Three years ago Scott Verplank was a lock to go straight to the top of professional golf. At 21 he won the 1985 Western Open, which made him the first amateur to triumph in a Tour event since Gene Littler took the San Diego Open in 1954. Verplank had already won the U.S. Amateur, and in 1986, representing Oklahoma State, he would win the NCAA championship. No wonder he was the most highly regarded amateur to turn pro since Jack Nicklaus joined the PGA Tour in 1962.
Today Verplank has made the humbling transition from golden child to rank-and-filer. And he's the latest example of how in golf no one, but no one, is ever a sure thing. "I used to be scared of Scott Verplank on the golf course," says Davis Love III. "In college, Scott was cocky, and he had this aura of being unbeatable."

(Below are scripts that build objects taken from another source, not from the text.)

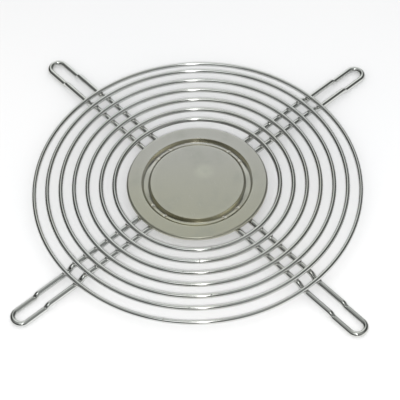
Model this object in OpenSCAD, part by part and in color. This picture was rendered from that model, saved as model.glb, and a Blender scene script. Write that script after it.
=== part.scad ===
// Wire finger guard for a square axial fan.
//
// Seven concentric rings and a pressed centre disc are welded on top of four arms.
// Each arm is one bent wire, a long hairpin. Its two legs run side by side from under the disc,
// out below the rings, and meet in the round ear that holds the fan's screw. A leg steps down
// towards the fan twice: just inside the outermost ring, and again in the ear.
//
// Origin: on the guard's axis, in the plane of the ears' undersides, where it meets the fan.
// +Z points away from the fan. The ears lie on the diagonals of X and Y.

/* [Fan] */
// Distance between neighbouring screw holes of the fan, along its square side
fan_hole_spacing = 105; // [104:0.5:107]

/* [Rings] */
// Diameter of the outermost ring, to the middle of its wire
outer_ring_d = 112; // [110:0.5:114]
// Diameter of the innermost ring, to the middle of its wire
inner_ring_d = 56.8; // [55:0.2:58]
// Diameter of the wire that the rings are made of
ring_wire_d = 1.6; // [1.4:0.1:1.7]

/* [Arms] */
// Diameter of the wire that the arms are made of
arm_wire_d = 2; // [1.8:0.1:2.2]
// Distance between the two legs of an arm, from middle to middle
leg_spacing = 5.8; // [5.4:0.1:6.6]
// Distance from the axis to the inner ends of the legs, under the disc
arm_start_r = 15; // [12:0.5:16]
// Height that the arms and the outermost ring step down from the other rings
ring_step = 1.28; // [1:0.01:1.35]
// Height that an ear steps down to its flat end
ear_step = 0.86; // [0.7:0.01:1]
// Length of the ear's flat end, from its step to the screw
ear_flat_l = 4.9; // [4:0.1:5.5]
// Distance from the screw outwards to the middle of the ear's end bend
ear_reach = 2.4; // [1.5:0.1:3]
// Bend radius of each step, to the middle of the wire
step_bend_r = 1.4; // [1.2:0.05:1.5]

/* [Centre disc] */
// Diameter of the disc over its rim
disc_d = 48.4; // [46:0.2:50]
// Thickness of the disc's sheet metal
sheet_t = 0.6; // [0.5:0.05:0.9]
// Inside radius of the bend between the disc's top and its turned-down rim
rim_bend_r = 0.1; // [0.05:0.05:0.3]
// Height of the rim's upright edge, below that bend
rim_edge_h = 0.3; // [0.2:0.05:0.4]
// Diameter of the pressed groove, to its middle
groove_d = 35; // [34:0.5:37]
// Width of the groove between its shoulders, on top
groove_w = 3.2; // [2.8:0.1:3.8]
// Depth that the groove is pressed to
groove_depth = 0.8; // [0.7:0.05:1]
// Radius of the groove's shoulders, on top
groove_shoulder_r = 0.2; // [0.1:0.05:0.3]
// Inside radius between the groove's walls and its floor
groove_floor_r = 0.5; // [0.3:0.05:0.6]

/* [Welds] */
// Depth that a ring is pressed into an arm by its weld
ring_weld_depth = 0.3; // [0.1:0.05:0.35]
// Depth that the disc's groove is pressed into an arm by its weld
disc_weld_depth = 0.15; // [0.05:0.05:0.2]

/* [Hidden] */

$fn = 96;

ring_count = 7;
arm_count = 4;
first_arm_angle = 45;

// Rings are numbered outwards from 1 and lie one pitch apart.
ring_pitch = (outer_ring_d - inner_ring_d) / 2 / (ring_count - 1);
function ring_r(i) = inner_ring_d / 2 + (i - 1) * ring_pitch;

// Heights of the arm wire's middle: in the flat end of an ear, in the ear before its step, and
// under the inner rings. The rings lie on the arms, and sink into them by the depth of the weld.
ear_end_z = arm_wire_d / 2;
ear_z = ear_end_z + ear_step;
inner_arm_z = ear_z + ring_step;
ring_seat = (arm_wire_d + ring_wire_d) / 2 - ring_weld_depth;
function arm_z(i) = i == ring_count ? ear_z : inner_arm_z;
function ring_z(i) = arm_z(i) + ring_seat;

// A step in a leg is two equal bends with a straight slope of 3 in 4 between them.
step_sin = 3 / 5;
step_cos = 4 / 5;
step_angle = atan2(step_sin, step_cos);
function step_slant(h) = (h - 2 * step_bend_r * (1 - step_cos)) / step_sin;
function step_l(h) = 2 * step_bend_r * step_sin + step_slant(h) * step_cos;

// Places along an arm, measured from the axis. The first step is midway between the last two rings.
ring_step_middle = ring_r(ring_count) - ring_pitch / 2;
ring_step_start = ring_step_middle - step_l(ring_step) / 2;
ring_step_end = ring_step_middle + step_l(ring_step) / 2;
screw_r = fan_hole_spacing / sqrt(2);
ear_step_end = screw_r - ear_flat_l;
ear_step_start = ear_step_end - step_l(ear_step);
end_bend_r = leg_spacing / 2;
end_bend_s = screw_r + ear_reach;

// The walls of the disc's groove slope 4 in 3. Its underside rests on the arms, and the disc's top
// stands above them by its depth.
disc_r = disc_d / 2;
rim_outer_r = rim_bend_r + sheet_t;
groove_r = groove_d / 2;
groove_sin = 4 / 5;
groove_cos = 3 / 5;
groove_angle = atan2(groove_sin, groove_cos);
groove_half_w = groove_w / 2;
wall_h = groove_depth - (groove_shoulder_r + groove_floor_r) * (1 - groove_cos);
wall_w = wall_h * groove_cos / groove_sin;
floor_half_w = groove_half_w - wall_w - (groove_shoulder_r + groove_floor_r) * groove_sin;
flat_start = groove_half_w + (sheet_t - groove_shoulder_r) * (1 - groove_cos) / groove_sin;
groove_foot_z = inner_arm_z + arm_wire_d / 2 - disc_weld_depth;
disc_top_z = groove_foot_z + sheet_t + groove_depth;

// A bend to the left in a wire that lies along +X. What follows starts at its end.
module bend(angle, r) {
    translate([0, r, 0])
        rotate(-90)
            rotate_extrude(angle = angle)
                translate([r, 0])
                    circle(d = arm_wire_d);
    translate([r * sin(angle), r * (1 - cos(angle)), 0])
        rotate(angle)
            children();
}

// A wire bent as a wire former bends it, from a list of steps: [feed, turn, angle, radius]. It is
// fed along +X, turned about its own line, and bent to the left. The next step starts there.
module bent_wire(steps, i = 0) {
    if (i < len(steps)) {
        feed = steps[i][0];
        turn = steps[i][1];
        rotate([0, 90, 0])
            cylinder(d = arm_wire_d, h = feed);
        translate([feed, 0, 0])
            rotate([turn, 0, 0])
                bend(steps[i][2], steps[i][3])
                    bent_wire(steps, i + 1);
    }
}

// One leg and half of the ear's end bend. At each step the wire bends down, turns over and bends
// level again. Then it turns on its side for the end bend.
module half_arm() {
    down = -90;
    over = 180;
    sideways = -90;
    translate([arm_start_r, -end_bend_r, inner_arm_z])
        bent_wire([
            [ring_step_start - arm_start_r, down, step_angle, step_bend_r],
            [step_slant(ring_step), over, step_angle, step_bend_r],
            [ear_step_start - ring_step_end, over, step_angle, step_bend_r],
            [step_slant(ear_step), over, step_angle, step_bend_r],
            [end_bend_s - ear_step_end, sideways, 90, end_bend_r]
        ]);
}

module arm(k) {
    color([0.72, 0.73, 0.71])
        rotate(first_arm_angle + 360 / arm_count * (k - 1)) {
            half_arm();
            mirror([0, 1, 0])
                half_arm();
        }
}

// The level stretches of all legs that lie at height z, from one distance to another.
module legs(z, from, to) {
    for (k = [1 : arm_count])
        for (side = [-1, 1])
            rotate(first_arm_angle + 360 / arm_count * (k - 1))
                translate([from, side * end_bend_r, z])
                    rotate([0, 90, 0])
                        cylinder(d = arm_wire_d, h = to - from);
}

// A ring with the saddles that the legs under it leave at its welds.
module ring(i) {
    color([0.78, 0.79, 0.78])
        difference() {
            translate([0, 0, ring_z(i)])
                rotate_extrude()
                    translate([ring_r(i), 0])
                        circle(d = ring_wire_d);
            legs(arm_z(i), ring_r(i) - ring_pitch / 2, ring_r(i) + ring_pitch / 2);
        }
}

// A length of the disc's sheet in section, bent to an arc about the origin. The radius is to the
// middle of the sheet.
module bent_sheet(r, from, to) {
    reach = 2 * (r + sheet_t);
    intersection() {
        difference() {
            circle(r = r + sheet_t / 2);
            circle(r = r - sheet_t / 2);
        }
        polygon([[0, 0], reach * [cos(from), sin(from)], reach * [cos(to), sin(to)]]);
    }
}

// A flat length of the disc's sheet in section, just below the top.
module flat_sheet(from, to) {
    translate([from, -sheet_t])
        square([to - from, sheet_t]);
}

// One side of the groove in section, from its middle to where the flat sheet starts. The shoulder
// is pressed sharper on top than the sheet is thick, over a sharp corner underneath.
module groove_side() {
    floor_y = groove_floor_r - groove_depth;
    wall_foot = [floor_half_w, floor_y] + groove_floor_r * [groove_sin, -groove_cos];
    shoulder = [groove_half_w, -groove_shoulder_r];
    translate([0, -groove_depth])
        flat_sheet(0, floor_half_w);
    translate([floor_half_w, floor_y])
        bent_sheet(groove_floor_r + sheet_t / 2, 270, 270 + groove_angle);
    polygon([
        wall_foot,
        wall_foot + sheet_t * [groove_sin, -groove_cos],
        [flat_start, -sheet_t],
        [flat_start, 0],
        [groove_half_w, 0],
        shoulder,
        wall_foot + [wall_w, wall_h]
    ]);
    translate(shoulder)
        intersection() {
            circle(r = groove_shoulder_r);
            polygon([[0, 0], [0, sheet_t], sheet_t * [-groove_sin, groove_cos]]);
        }
}

// Half of the disc's section, with its top at height 0: centre, groove, flange and rim.
module disc_section() {
    flat_sheet(0, groove_r - flat_start);
    translate([groove_r, 0]) {
        groove_side();
        mirror([1, 0])
            groove_side();
    }
    flat_sheet(groove_r + flat_start, disc_r - rim_outer_r);
    translate([disc_r - rim_outer_r, -rim_outer_r])
        bent_sheet(rim_bend_r + sheet_t / 2, 0, 90);
    translate([disc_r - sheet_t, -rim_outer_r - rim_edge_h])
        square([sheet_t, rim_edge_h]);
}

module centre_disc() {
    color([0.66, 0.67, 0.63])
        difference() {
            translate([0, 0, disc_top_z])
                rotate_extrude()
                    disc_section();
            legs(inner_arm_z, arm_start_r, disc_r);
        }
}

centre_disc();
for (i = [1 : ring_count])
    ring(i);
for (k = [1 : arm_count])
    arm(k);
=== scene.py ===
"""Dresses the welded wire fan guard: plated wire and sheet, weld beads, studio and camera.

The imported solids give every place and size. Lengths are in metres, +Z points away from the fan.
"""

import math
import random

import bmesh
import bpy
from mathutils import Matrix, Vector, noise


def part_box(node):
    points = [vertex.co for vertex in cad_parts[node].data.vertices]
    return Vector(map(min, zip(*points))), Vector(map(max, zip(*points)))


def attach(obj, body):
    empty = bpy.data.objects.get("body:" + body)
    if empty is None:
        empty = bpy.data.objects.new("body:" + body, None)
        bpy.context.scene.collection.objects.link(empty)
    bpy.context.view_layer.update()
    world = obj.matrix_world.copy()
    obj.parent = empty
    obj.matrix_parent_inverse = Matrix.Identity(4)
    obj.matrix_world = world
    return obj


MM = 0.001

# Layout of the guard that the frame's boxes don't give.
RING_COUNT = 7
ARM_COUNT = 4
FIRST_ARM_ANGLE = math.radians(45)
LEG_OFFSET = 2.9 * MM
GROOVE_RADIUS = 17.5 * MM
RING_WELD_DEPTH = 0.3 * MM
DISC_WELD_DEPTH = 0.15 * MM
# Where the disc has a paler patch, near its middle.
PALE_PATCH = (2.1 * MM, 4.5 * MM, 5.4 * MM)
# Turns x and y into distances along and across the arms.
DIAGONAL = 0.7071


def spherical(azimuth, elevation):
    """Unit vector towards a compass direction: azimuth 0 is +Y and 90 is +X, in degrees."""
    a, e = math.radians(azimuth), math.radians(elevation)
    return Vector((math.sin(a) * math.cos(e), math.cos(a) * math.cos(e), math.sin(e)))


# ---------------------------------------------------------------- shader maths


class Shade:
    """One socket of a finish. Ordinary sums on it add the nodes that work them out."""

    def __init__(self, recipe, socket):
        self.recipe = recipe
        self.socket = socket

    def has_direction(self):
        return self.socket.type in ("VECTOR", "RGBA")

    def pair(self, operation, first, second):
        directed = any(isinstance(x, Shade) and x.has_direction() for x in (first, second))
        kind = "ShaderNodeVectorMath" if directed else "ShaderNodeMath"
        return self.recipe.add(kind, {"operation": operation}, {0: first, 1: second})

    def __add__(self, other):
        return self.pair("ADD", self, other)

    def __radd__(self, other):
        return self.pair("ADD", other, self)

    def __sub__(self, other):
        return self.pair("SUBTRACT", self, other)

    def __rsub__(self, other):
        return self.pair("SUBTRACT", other, self)

    def __mul__(self, other):
        return self.pair("MULTIPLY", self, other)

    def __truediv__(self, other):
        return self.pair("DIVIDE", self, other)

    def __pow__(self, other):
        return self.pair("POWER", self, other)

    def __abs__(self):
        return self.recipe.add("ShaderNodeMath", {"operation": "ABSOLUTE"}, {0: self})

    def dot(self, vector):
        settings = {"operation": "DOT_PRODUCT"}
        return self.recipe.add("ShaderNodeVectorMath", settings, {0: self, 1: vector}, "Value")

    def ease(self, start, end, low=0.0, high=1.0):
        """Runs smoothly from low to high as this value goes from start to end."""
        settings = {"interpolation_type": "SMOOTHSTEP", "clamp": True}
        values = {"Value": self, "From Min": start, "From Max": end, "To Min": low, "To Max": high}
        return self.recipe.add("ShaderNodeMapRange", settings, values)


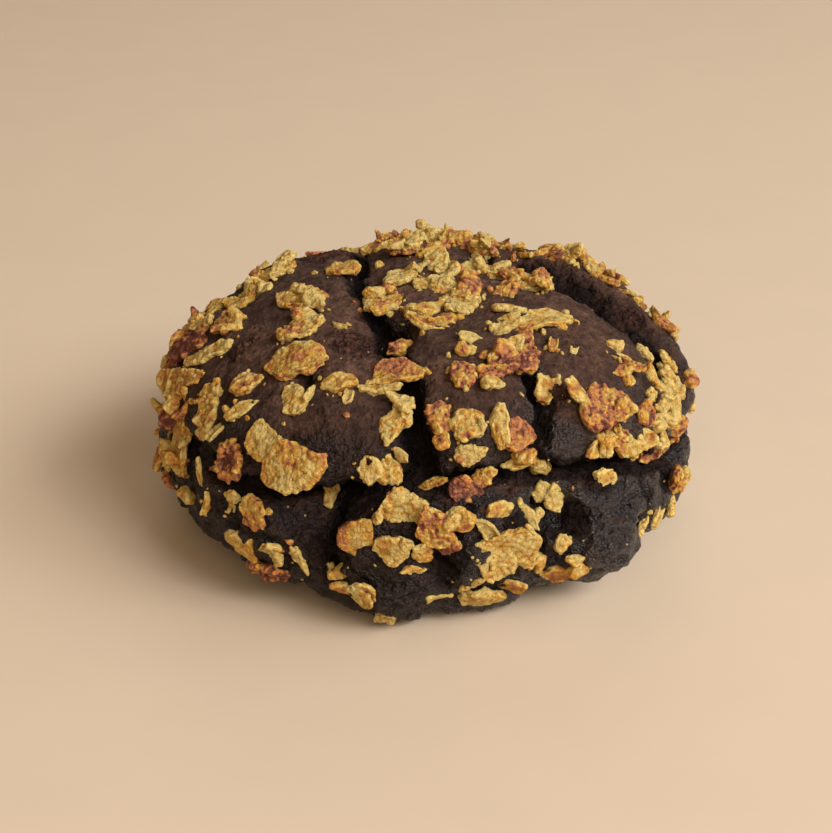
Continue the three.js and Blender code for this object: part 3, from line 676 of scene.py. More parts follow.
class Value:
    """The value of a shader socket, for plain arithmetic."""

    def __init__(self, graph, socket):
        self.graph = graph
        self.socket = socket

    def __add__(self, other):
        return self.graph.maths("ADD", self, other)

    def __sub__(self, other):
        return self.graph.maths("SUBTRACT", self, other)

    def __rsub__(self, other):
        return self.graph.maths("SUBTRACT", other, self)

    def __mul__(self, other):
        return self.graph.maths("MULTIPLY", self, other)


class Outputs:
    """The outputs of a shader node, by name or place."""

    def __init__(self, graph, node):
        self.graph = graph
        self.node = node

    def __getitem__(self, key):
        return Value(self.graph, self.node.outputs[key])


class Graph:
    """Adds nodes to a tree. Their inputs, by name or place, are values of other nodes or constants."""

    def __init__(self, tree):
        self.tree = tree

    def feed(self, node, inputs):
        for key, value in inputs.items():
            if isinstance(value, Value):
                self.tree.links.new(value.socket, node.inputs[key])
            else:
                node.inputs[key].default_value = value

    def add(self, kind, inputs, **settings):
        made = self.tree.nodes.new(kind)
        for key, value in settings.items():
            setattr(made, key, value)
        self.feed(made, inputs)
        return Outputs(self, made)

    def effect(self, name, **inputs):
        return self.add("ShaderNodeGroup", inputs, node_tree=shared_effect(name))

    def maths(self, operation, a, b, clamp=False):
        return self.add("ShaderNodeMath", {0: a, 1: b}, operation=operation, use_clamp=clamp)[0]

    def vector(self, operation, inputs):
        return self.add("ShaderNodeVectorMath", inputs, operation=operation)[0]

    def blend(self, factor, a, b, mode="MIX"):
        """Mixes two colours."""
        return self.add("ShaderNodeMix", {0: factor, 6: a, 7: b}, data_type="RGBA", blend_type=mode)[2]

    def spread(self, value, low, high, to_low=0.0, to_high=1.0, kind="SMOOTHSTEP"):
        """Maps a range of values to another, with soft ends."""
        ends = {"From Min": low, "From Max": high, "To Min": to_low, "To Max": to_high}
        return self.add("ShaderNodeMapRange", {"Value": value, **ends}, interpolation_type=kind)[0]

    def linear(self, value, low, high, to_low, to_high):
        """Maps a range of values to another, in a straight line."""
        return self.spread(value, low, high, to_low, to_high, "LINEAR")

    def noise(self, place, scale, detail, roughness=0.55):
        shape = {"Scale": scale, "Detail": detail, "Roughness": roughness}
        return self.add("ShaderNodeTexNoise", {"Vector": place, **shape})["Fac"]

    def voronoi(self, place, scale):
        return self.add("ShaderNodeTexVoronoi", {"Vector": place, "Scale": scale})

    def first_channel(self, colour):
        return self.add("ShaderNodeSeparateColor", {0: colour})[0]

    def bump(self, height, strength, distance):
        inputs = {"Height": height, "Strength": strength, "Distance": distance}
        return self.add("ShaderNodeBump", inputs)[0]

    def attribute(self, name):
        return self.add("ShaderNodeAttribute", {}, attribute_name=name)["Fac"]

    def place(self):
        return self.add("ShaderNodeTexCoord", {})["Object"]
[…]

The aura dissolved as soon as Verplank joined the Tour in June 1986. In 44 official events between then and the end of last year, he missed the cut 27 times. In 1987, Verplank won $19,575 to finish 177th on the money list. Last year his $34,136 put him 173rd on the list. The only thing that ranking earned him was the opportunity to attend the Tour's qualifying school (his Western Open victory had exempted him from the school for two years) to try to regain his playing card. What went wrong?
"I just wasn't ready," says Verplank. "I got caught up in massive expectations to the point where no shot was good enough, no score low enough."
Last year Verplank ranked 154th in scoring with an average of 72.38 shots per round and an even more disappointing 152nd in putting, a part of his game that once had been particularly strong. "The self-confidence just got drawn out of me," he says. Deciding he needed more distance off the tee, Verplank tried to lengthen his compact swing, but the results were predictably poor. He bottomed out when his greatest strength turned into his biggest weakness. "I always felt my mental process on the course was what had separated me from everyone else as an amateur," he says. "I feel I have a strong mind, but I started using it in a negative way."
Verplank went back to his old swing and rediscovered enough of himself to survive the qualifying school in December. "My attitude was, I need to be here," he says. "I had to re-prove to myself that I belonged." His sixth-place finish at the school will be good enough to qualify him for nearly all of this year's tournaments.
At San Diego, his fourth tournament of 1988, Verplank tied for 18th. Four weeks later, at Bay Hill, he finished tied for 15th to earn $12,375, his biggest check ever. "I wouldn't change anything that happened to me," says Verplank with the fervor of a born-again golfer. "I've got a long, long way to go and, hopefully, it will take me a long, long time to get there. I believe that everything I've gone through is only going to make me a better player."
Verplank has time on his side. He may not feel like it, but he's still the youngest player on the PGA Tour.